No they are not opposites entirely and for sure angulation supplements inclination. But ask yourself this: if angulation and inclination arrive at the same angle and angulation provides counterbalance, what is the need for inclination at all?

Remember inclination is not banking. Inclination=pressure on the outside ski, banking=loss/lack of pressure on the outside ski. Regarding the slopes, this is more subjective in nature. I see a lot of young racers who have level shoulders through out the entire turn, resulting in a static park and ride. When it comes to the general public, well that's just a mess all the way around

With out a doubt there are differences in the styles, but they all use the basic template described in the article. I would say that the difference between say Darron Rhalves and Hermann Maier would be more subtle than blatant.
Quote:
 Originally Posted by jbm13 Remeber that CB/Angulation is about resisting the forces.
I would not that say. I'd say CB is about being balanced over the outside ski.

Quote:
 Originally Posted by jbm13 Does it make sense that if the racer can put off "resisting the forces" until phase III, they can be more dynamic in nature? The less we are resisting gravity (CB/angulation), then the more we are moving with it (dynamic).
Certainly there are skiers that block momentum from turn to turn and kill their angle development. But I don't think CB is the culprit there. CB is about balance.

Quote:
 Originally Posted by jbm13 No they are not opposites entirely and for sure angulation supplements inclination. But ask yourself this: if angulation and inclination arrive at the same angle and angulation provides counterbalance, what is the need for inclination at all?
Inclination is the bit that gets the hip close to the snow and creates the angles. CB is the bit that keeps us balanced over the outside ski.

Quote:
 Originally Posted by jbm13 Remember inclination is not banking. Inclination=pressure on the outside ski, banking=loss/lack of pressure on the outside ski.
I have my doubts about that as Gurshman's demo show, inclination is likely to move pressure to the inside ski. Hard to get around that except at warp speeds and even then its going to be tough to keep the pressure on the outside ski with 100% inclination.

Quote:
 Originally Posted by jbm13 With out a doubt there are differences in the styles, but they all use the basic template described in the article.
After watching video in slomo I'm not so sure I agree. Some of the racers seem to incorporate much earlier CB/Angulation then Gurshman states. Others seem to mirror the template.
Quote:
 Originally Posted by whygimf I would also venture you see much earlier CB in the ladies at this level.

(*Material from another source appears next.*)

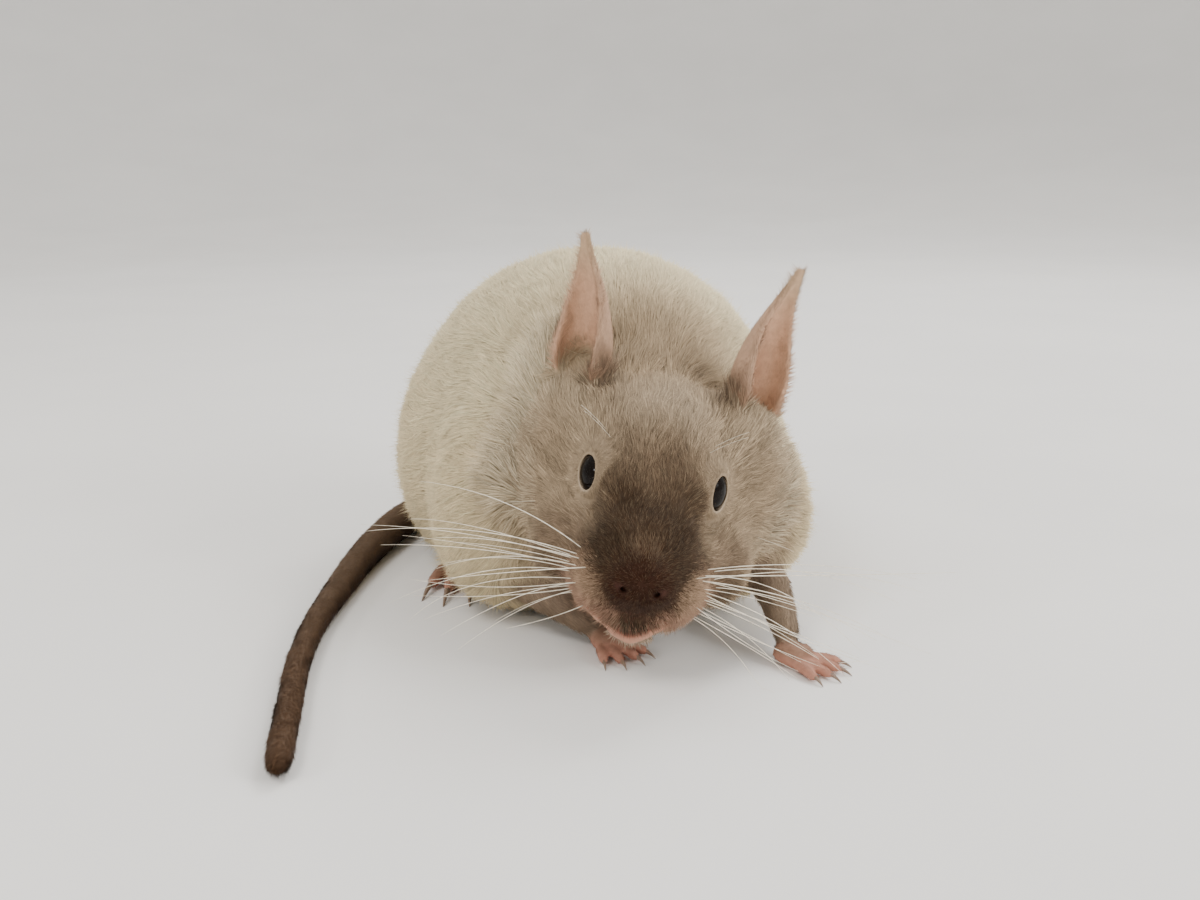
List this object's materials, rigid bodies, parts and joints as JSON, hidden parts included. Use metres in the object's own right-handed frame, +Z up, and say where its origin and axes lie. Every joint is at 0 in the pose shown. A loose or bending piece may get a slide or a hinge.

Schilds / Costazza / Zahrobska come to mind. I too share your observation of the slopes being littered with banking skiers. As well, most races(!) are littered with athletes who don't counter balance effectively.
Angulation moves the mass of your upper body to the outside of the turn. Since women have lighter upper bodies, maybe they need to angulate more to move their center of mass the same distance. Maybe that's why the women adopted shape skis(which require less angulation) before the men.

The fact that you see so many people skiing ineffectively when they bank supports my point that it is balance but not necessarily banking that separates WC athletes from the rest of us.